What you should do — Select all lines holding the word "FreeCAD" from the entries that follow.

Available records —

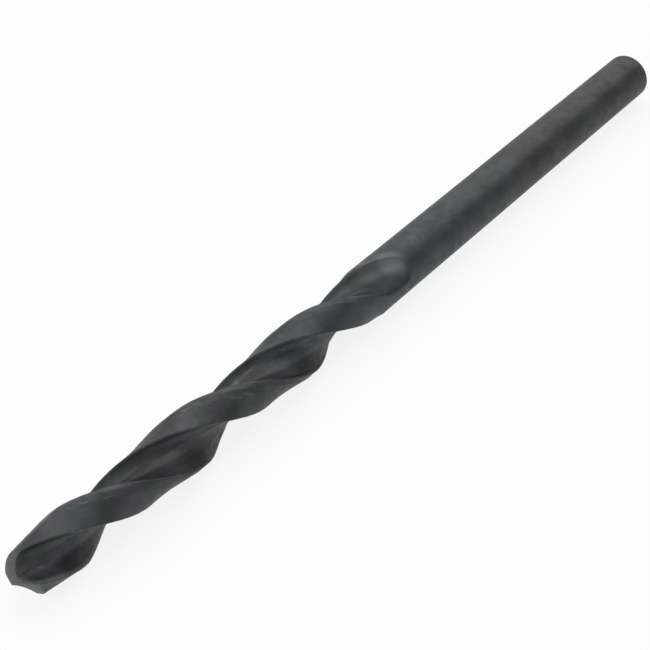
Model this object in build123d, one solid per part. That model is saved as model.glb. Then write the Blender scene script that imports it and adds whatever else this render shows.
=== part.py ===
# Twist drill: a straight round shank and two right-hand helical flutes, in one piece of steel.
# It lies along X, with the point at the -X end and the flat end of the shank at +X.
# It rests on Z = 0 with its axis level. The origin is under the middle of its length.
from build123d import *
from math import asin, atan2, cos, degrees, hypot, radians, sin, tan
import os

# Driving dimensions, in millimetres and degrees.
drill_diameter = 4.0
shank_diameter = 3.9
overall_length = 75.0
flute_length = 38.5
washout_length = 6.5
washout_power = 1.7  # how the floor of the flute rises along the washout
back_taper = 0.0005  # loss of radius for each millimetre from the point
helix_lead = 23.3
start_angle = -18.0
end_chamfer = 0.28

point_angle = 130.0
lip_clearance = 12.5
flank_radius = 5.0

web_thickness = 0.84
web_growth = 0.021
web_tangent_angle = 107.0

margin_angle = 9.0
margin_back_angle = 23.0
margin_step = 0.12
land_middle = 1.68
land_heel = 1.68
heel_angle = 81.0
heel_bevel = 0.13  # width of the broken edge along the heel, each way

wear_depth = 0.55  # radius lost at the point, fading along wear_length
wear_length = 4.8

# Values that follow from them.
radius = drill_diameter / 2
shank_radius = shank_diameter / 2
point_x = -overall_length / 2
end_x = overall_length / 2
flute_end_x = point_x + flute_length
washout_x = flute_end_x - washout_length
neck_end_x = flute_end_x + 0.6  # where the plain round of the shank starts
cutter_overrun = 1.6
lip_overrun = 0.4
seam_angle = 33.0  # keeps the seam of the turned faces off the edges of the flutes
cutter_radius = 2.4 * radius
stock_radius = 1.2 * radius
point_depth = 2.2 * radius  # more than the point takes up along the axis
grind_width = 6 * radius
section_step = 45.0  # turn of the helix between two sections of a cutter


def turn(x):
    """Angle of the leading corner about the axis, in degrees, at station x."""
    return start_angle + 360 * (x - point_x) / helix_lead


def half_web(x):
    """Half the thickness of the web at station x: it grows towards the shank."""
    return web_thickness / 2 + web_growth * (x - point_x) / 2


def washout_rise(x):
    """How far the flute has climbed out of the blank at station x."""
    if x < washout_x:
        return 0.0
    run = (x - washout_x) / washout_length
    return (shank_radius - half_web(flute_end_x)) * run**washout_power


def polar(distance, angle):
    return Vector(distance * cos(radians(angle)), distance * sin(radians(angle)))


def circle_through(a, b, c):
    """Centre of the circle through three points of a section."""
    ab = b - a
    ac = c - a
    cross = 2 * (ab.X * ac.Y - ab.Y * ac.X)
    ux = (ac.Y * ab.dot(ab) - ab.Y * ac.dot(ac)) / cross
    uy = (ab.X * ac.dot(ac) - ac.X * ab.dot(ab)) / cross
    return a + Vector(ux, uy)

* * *

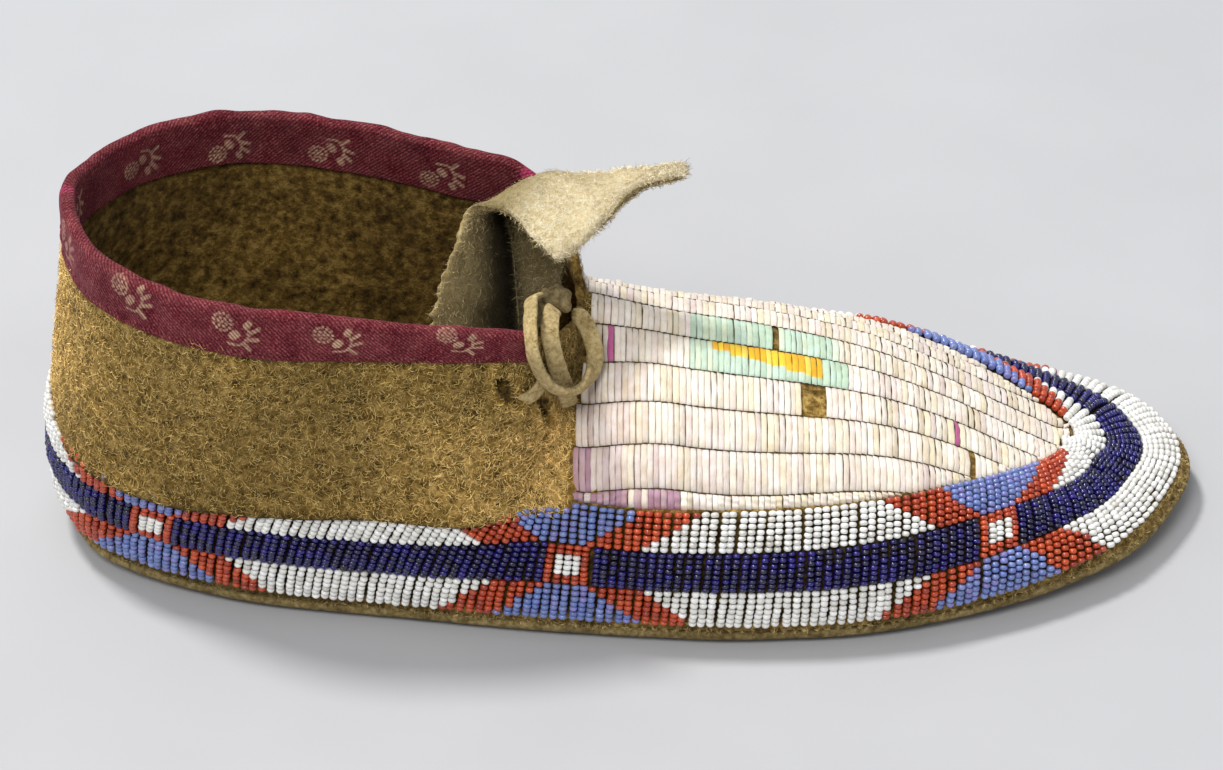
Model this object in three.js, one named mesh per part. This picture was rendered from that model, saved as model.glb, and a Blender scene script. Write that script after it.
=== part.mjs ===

==

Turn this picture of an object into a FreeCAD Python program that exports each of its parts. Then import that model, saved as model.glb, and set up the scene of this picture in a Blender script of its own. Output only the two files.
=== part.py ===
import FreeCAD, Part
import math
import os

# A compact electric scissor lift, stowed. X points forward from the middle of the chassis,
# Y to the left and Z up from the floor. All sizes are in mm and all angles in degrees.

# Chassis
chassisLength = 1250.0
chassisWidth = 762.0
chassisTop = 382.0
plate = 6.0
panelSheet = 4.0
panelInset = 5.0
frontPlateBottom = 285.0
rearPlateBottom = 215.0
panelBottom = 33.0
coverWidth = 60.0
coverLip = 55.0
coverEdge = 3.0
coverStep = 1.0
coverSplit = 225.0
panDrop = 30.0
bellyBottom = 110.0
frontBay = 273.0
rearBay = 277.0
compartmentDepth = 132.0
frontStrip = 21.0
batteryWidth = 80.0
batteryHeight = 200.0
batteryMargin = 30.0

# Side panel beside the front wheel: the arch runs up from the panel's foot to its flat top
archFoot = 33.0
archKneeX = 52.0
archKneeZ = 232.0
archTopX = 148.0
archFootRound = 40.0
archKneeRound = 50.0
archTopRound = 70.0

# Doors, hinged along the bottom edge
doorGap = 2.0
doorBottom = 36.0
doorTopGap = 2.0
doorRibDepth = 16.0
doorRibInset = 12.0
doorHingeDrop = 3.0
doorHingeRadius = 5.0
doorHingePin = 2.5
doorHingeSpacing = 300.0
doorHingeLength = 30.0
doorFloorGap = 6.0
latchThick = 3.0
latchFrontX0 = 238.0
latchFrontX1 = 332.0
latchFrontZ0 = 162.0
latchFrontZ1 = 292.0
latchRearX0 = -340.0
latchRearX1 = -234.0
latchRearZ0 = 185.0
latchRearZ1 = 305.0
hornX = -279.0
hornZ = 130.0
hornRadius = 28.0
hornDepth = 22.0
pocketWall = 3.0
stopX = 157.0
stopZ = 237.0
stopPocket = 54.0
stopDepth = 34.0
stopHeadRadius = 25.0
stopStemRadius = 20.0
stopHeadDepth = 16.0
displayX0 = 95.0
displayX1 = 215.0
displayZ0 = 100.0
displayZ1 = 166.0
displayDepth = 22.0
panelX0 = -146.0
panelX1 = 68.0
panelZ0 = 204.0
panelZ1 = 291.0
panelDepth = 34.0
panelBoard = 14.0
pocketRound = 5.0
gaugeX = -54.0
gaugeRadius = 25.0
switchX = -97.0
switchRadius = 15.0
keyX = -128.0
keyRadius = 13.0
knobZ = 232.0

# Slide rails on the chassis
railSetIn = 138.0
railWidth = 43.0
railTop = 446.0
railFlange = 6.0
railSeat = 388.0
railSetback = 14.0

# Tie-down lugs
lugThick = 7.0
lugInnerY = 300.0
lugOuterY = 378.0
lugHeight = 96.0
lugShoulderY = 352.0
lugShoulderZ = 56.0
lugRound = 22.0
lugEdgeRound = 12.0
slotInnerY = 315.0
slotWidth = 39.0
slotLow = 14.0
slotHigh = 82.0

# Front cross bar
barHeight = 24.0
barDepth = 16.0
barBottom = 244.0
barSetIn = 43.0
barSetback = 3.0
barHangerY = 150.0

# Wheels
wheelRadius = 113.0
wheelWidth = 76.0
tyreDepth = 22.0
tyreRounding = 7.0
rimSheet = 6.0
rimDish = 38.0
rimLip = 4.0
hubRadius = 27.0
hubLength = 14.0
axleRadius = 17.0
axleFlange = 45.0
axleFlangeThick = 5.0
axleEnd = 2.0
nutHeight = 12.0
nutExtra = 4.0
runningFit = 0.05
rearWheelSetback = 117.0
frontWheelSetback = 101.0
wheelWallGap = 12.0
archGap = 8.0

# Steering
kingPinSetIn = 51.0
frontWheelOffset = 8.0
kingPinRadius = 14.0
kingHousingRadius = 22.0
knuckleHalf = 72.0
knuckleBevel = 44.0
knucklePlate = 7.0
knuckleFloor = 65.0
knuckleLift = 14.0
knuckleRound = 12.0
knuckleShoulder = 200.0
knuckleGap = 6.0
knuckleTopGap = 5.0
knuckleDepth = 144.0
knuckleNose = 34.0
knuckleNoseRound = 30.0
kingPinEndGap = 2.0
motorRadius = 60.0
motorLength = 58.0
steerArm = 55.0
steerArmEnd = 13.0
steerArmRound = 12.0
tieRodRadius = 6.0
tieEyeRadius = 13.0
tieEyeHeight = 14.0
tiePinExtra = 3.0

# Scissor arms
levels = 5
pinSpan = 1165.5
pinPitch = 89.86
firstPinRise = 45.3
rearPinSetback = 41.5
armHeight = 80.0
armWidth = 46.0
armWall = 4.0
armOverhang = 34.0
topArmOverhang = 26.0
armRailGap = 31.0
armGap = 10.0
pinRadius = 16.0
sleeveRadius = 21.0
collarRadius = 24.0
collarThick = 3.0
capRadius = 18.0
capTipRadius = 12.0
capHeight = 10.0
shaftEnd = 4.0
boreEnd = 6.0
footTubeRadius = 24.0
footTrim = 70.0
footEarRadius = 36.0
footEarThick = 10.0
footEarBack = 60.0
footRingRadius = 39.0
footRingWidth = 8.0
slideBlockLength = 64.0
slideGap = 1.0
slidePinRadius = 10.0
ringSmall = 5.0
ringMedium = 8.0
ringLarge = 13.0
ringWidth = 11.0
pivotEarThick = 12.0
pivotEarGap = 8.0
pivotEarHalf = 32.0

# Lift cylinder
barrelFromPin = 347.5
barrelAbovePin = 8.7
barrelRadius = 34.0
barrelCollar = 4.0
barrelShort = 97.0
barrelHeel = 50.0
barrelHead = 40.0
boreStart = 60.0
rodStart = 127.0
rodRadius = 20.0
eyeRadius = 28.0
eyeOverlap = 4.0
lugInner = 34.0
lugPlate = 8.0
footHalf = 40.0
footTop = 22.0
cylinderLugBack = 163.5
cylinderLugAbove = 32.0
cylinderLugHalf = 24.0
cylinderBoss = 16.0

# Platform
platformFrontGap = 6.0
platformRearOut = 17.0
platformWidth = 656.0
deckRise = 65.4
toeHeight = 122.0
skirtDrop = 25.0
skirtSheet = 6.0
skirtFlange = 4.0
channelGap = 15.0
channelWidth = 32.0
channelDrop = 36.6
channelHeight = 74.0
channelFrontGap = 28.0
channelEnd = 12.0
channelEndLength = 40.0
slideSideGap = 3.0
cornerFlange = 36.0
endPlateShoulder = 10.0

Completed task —
Turn this picture of an object into a FreeCAD Python program that exports each of its parts. Then import that model, saved as model.glb, and set up the scene of this picture in a Blender script of its own. Output only the two files.
import FreeCAD, Part